If anyone knows a dev on the MSSQL team we could speak to, we’d be eager to be connected

See https://github.com/datafold/data-diff/issues/51

go_prodev · on June 22, 2022

If you install Visual Studio Community edition you can do free cross server MSSQL data validation and syncing using a "database project". It won't be as flexible, or as scalable, as the Data Diff tool advertised though.

cryptonector · on June 22, 2022

Does FDW let you do performant `FULL OUTER JOIN`s and/or `NATURAL FULL OUTER JOIN`s? If so then I would think that would be a decent place to start for remote DB diffs for PG. If might not be enough, of course, if the tables are huge, in which case taking a page from rsync and using some sort of per-row checksum as TFA does is clearly a good idea.

Sirupsen · on June 22, 2022

I'm not completely sure I understand your comment, so pardon me if I misunderstand. I don't think a foreign data wrapper would fundamentally to be more efficient with whatever table is ~foreign~, especially for an OUTER JOIN? Unless you're basically implementing something similar to data-diff with an OUTER JOIN with FDW, which seems possible

If you're doing in-database diffs, however, a join-based approach will likely outperform data-diff though.

Ideally databases would have support a standard MERKLE TREE INDEX so we could get extremely fast comparisons.

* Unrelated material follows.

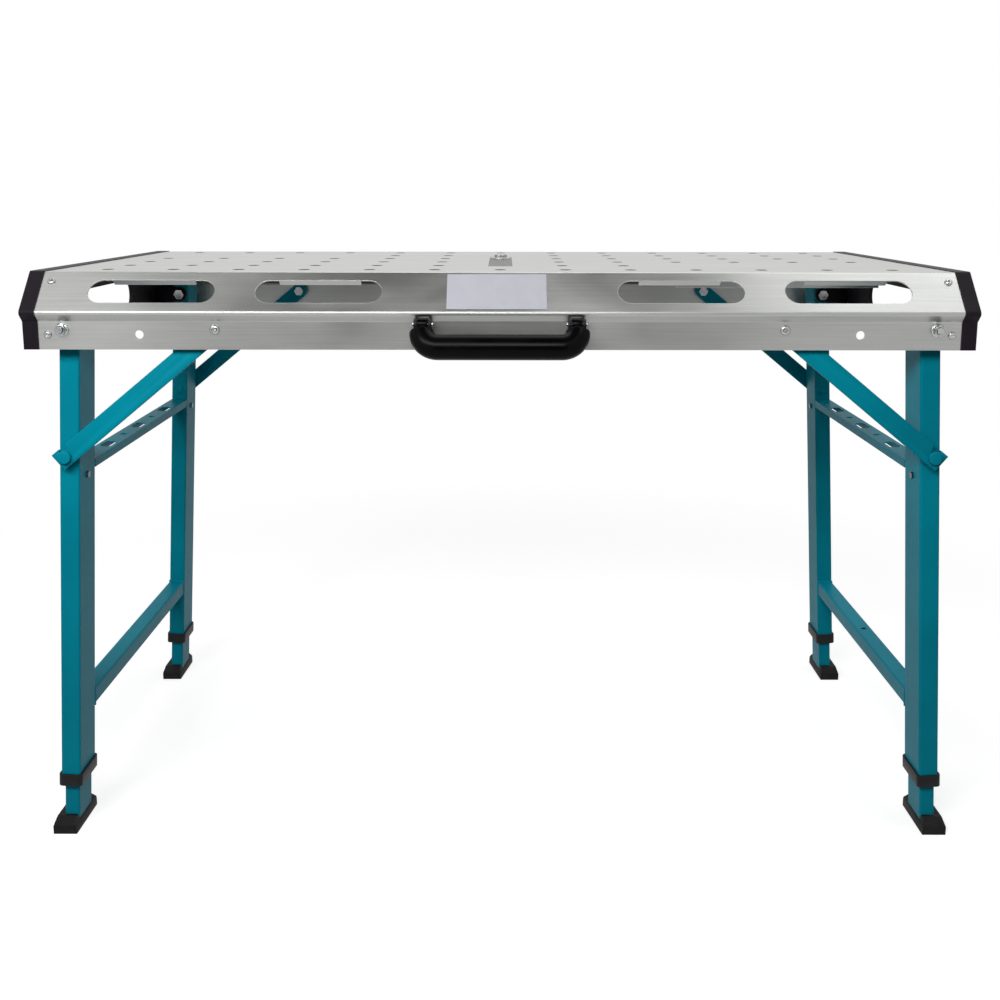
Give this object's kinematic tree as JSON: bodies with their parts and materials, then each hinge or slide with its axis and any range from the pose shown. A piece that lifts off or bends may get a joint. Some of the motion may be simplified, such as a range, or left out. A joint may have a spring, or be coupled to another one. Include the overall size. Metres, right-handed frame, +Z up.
{
  "type": "folding welding table",
  "caption": "Folding steel welding table with a perforated top, hand slots, splayed folding leg frames, braces, sliding feet and a carrying handle.",
  "frame": {"origin": "on the floor under the middle of the whole table's box, legs unfolded", "axes": "+Z up; +X along the table's length, to the right as seen from the handle side; +Y from the handle side to the rear"},
  "size_m": [1.2252, 0.6412, 0.7766],
  "materials": {
    "sheet_steel": "satin",
    "zinc_sheet": "satin",
    "zinc_fastener": "gloss",
    "earth_steel": "satin",
    "teal_coat": "satin",
    "black_plastic": "matte",
    "black_grip": "satin",
    "black_rubber": "matte",
    "label": "matte"
  },
  "bodies": {
    "table_body": {"deck_sheet": "sheet_steel", "left_end_cap": "black_plastic", "right_end_cap": "black_plastic", "cap_screws": "zinc_fastener", "label_plate": "label", "earth_bar": "earth_steel", "earth_bolt": "zinc_fastener", "earth_nut": "zinc_fastener", "left_guide_channel": "zinc_sheet", "right_guide_channel": "zinc_sheet", "leg_pivot_bolts": "zinc_fastener", "leg_pivot_nuts": "zinc_fastener", "leg_pivot_spacers": "zinc_fastener", "brace_pivot_screws": "zinc_fastener", "brace_pivot_spacers": "zinc_fastener", "brace_pivot_nuts": "zinc_fastener", "handle_brackets": "black_plastic", "handle_hinge_pins": "zinc_fastener", "handle_bracket_screws": "zinc_fastener"},
    "left_leg_frame": {"front_left_leg_tube": "teal_coat", "rear_left_leg_tube": "teal_coat", "left_crossbar": "teal_coat", "left_tool_bar": "teal_coat", "left_leg_collars": "black_plastic", "left_brace_pins": "teal_coat", "left_stop_screws": "zinc_fastener"},
    "front_left_brace_bar": {"front_left_brace": "teal_coat"},
    "front_left_inner_leg_set": {"front_left_inner_leg": "teal_coat", "front_left_slide_shoe": "black_plastic", "front_left_foot": "black_rubber"},
    "rear_left_brace_bar": {"rear_left_brace": "teal_coat"},
    "rear_left_inner_leg_set": {"rear_left_inner_leg": "teal_coat", "rear_left_slide_shoe": "black_plastic", "rear_left_foot": "black_rubber"},
    "right_leg_frame": {"front_right_leg_tube": "teal_coat", "rear_right_leg_tube": "teal_coat", "right_crossbar": "teal_coat", "right_tool_bar": "teal_coat", "right_leg_collars": "black_plastic", "right_brace_pins": "teal_coat", "right_stop_screws": "zinc_fastener"},
    "front_right_brace_bar": {"front_right_brace": "teal_coat"},
    "front_right_inner_leg_set": {"front_right_inner_leg": "teal_coat", "front_right_slide_shoe": "black_plastic", "front_right_foot": "black_rubber"},
    "rear_right_brace_bar": {"rear_right_brace": "teal_coat"},
    "rear_right_inner_leg_set": {"rear_right_inner_leg": "teal_coat", "rear_right_slide_shoe": "black_plastic", "rear_right_foot": "black_rubber"},
    "handle": {"carry_handle": "black_grip"},
    "left_guide": {"left_guide_strip": "zinc_sheet"},
    "right_guide": {"right_guide_strip": "zinc_sheet"}
  },
  "joints": [
    {"name": "left_leg_fold", "type": "hinge", "parent": "table_body", "child": "left_leg_frame", "pos_m": [-0.551, 0.02093, 0.6995], "axis": [0, -1, 0], "range_deg": [0, 95.2]},
    {"name": "front_left_brace_swing", "type": "hinge", "parent": "table_body", "child": "front_left_brace_bar", "pos_m": [-0.359, 0.02093, 0.6995], "axis": [0, -1, 0], "range_deg": [0, 143.16]},
    {"name": "front_left_inner_leg_slide", "type": "slide", "parent": "left_leg_frame", "child": "front_left_inner_leg_set", "axis": [-0.0593, 0, -0.9982], "range_m": [0, 0.12]},
    {"name": "rear_left_brace_swing", "type": "hinge", "parent": "table_body", "child": "rear_left_brace_bar", "pos_m": [-0.359, 0.02093, 0.6995], "axis": [0, -1, 0], "range_deg": [0, 143.16]},
    {"name": "rear_left_inner_leg_slide", "type": "slide", "parent": "left_leg_frame", "child": "rear_left_inner_leg_set", "axis": [-0.0593, 0, -0.9982], "range_m": [0, 0.12]},
    {"name": "right_leg_fold", "type": "hinge", "parent": "table_body", "child": "right_leg_frame", "pos_m": [0.551, 0.02093, 0.6995], "axis": [0, 1, 0], "range_deg": [0, 88]},
    {"name": "front_right_brace_swing", "type": "hinge", "parent": "table_body", "child": "front_right_brace_bar", "pos_m": [0.359, 0.02093, 0.6995], "axis": [0, 1, 0], "range_deg": [0, 132.33]},
    {"name": "front_right_inner_leg_slide", "type": "slide", "parent": "right_leg_frame", "child": "front_right_inner_leg_set", "axis": [0.0593, 0, -0.9982], "range_m": [0, 0.12]},
    {"name": "rear_right_brace_swing", "type": "hinge", "parent": "table_body", "child": "rear_right_brace_bar", "pos_m": [0.359, 0.02093, 0.6995], "axis": [0, 1, 0], "range_deg": [0, 132.33]},
    {"name": "rear_right_inner_leg_slide", "type": "slide", "parent": "right_leg_frame", "child": "rear_right_inner_leg_set", "axis": [0.0593, 0, -0.9982], "range_m": [0, 0.12]},
    {"name": "handle_swing", "type": "hinge", "parent": "table_body", "child": "handle", "pos_m": [0, -0.28307, 0.708], "axis": [-1, 0, 0], "range_deg": [0, 60]},
    {"name": "left_guide_raise", "type": "slide", "parent": "table_body", "child": "left_guide", "axis": [0, 0, 1], "range_m": [0, 0.02]},
    {"name": "right_guide_raise", "type": "slide", "parent": "table_body", "child": "right_guide", "axis": [0, 0, 1], "range_m": [0, 0.02]}
  ],
  "couplings": [
    {"joint": "front_left_brace_swing", "follows": "left_leg_fold", "ratio": 1.5038},
    {"joint": "rear_left_brace_swing", "follows": "left_leg_fold", "ratio": 1.5038},
    {"joint": "front_right_brace_swing", "follows": "right_leg_fold", "ratio": 1.5038},
    {"joint": "rear_right_brace_swing", "follows": "right_leg_fold", "ratio": 1.5038}
  ]
}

cryptonector · on June 23, 2022

A naive FULL OUTER JOIN is O(N), which is not efficient, indeed.

An RDBMS could implement something like the rsync algorithm, or history tables, etc., to speed up a FULL OUTER JOIN.

The point is that FULL OUTER JOIN is the SQL table source "diff" primitive. Thus it seems natural to use that and let the RDBMS optimize it.

michalg · on June 22, 2022

Can you diff a table with a view? Or only tables are supported?

Sirupsen · on June 22, 2022

If they are materialized into a table, they will work! Diffing queries is not supported yet.

data-diff only relies on a `sum(md5(concat(col1, col2)))` aggregation as well as `min(id), max(id)` to get the id bookends.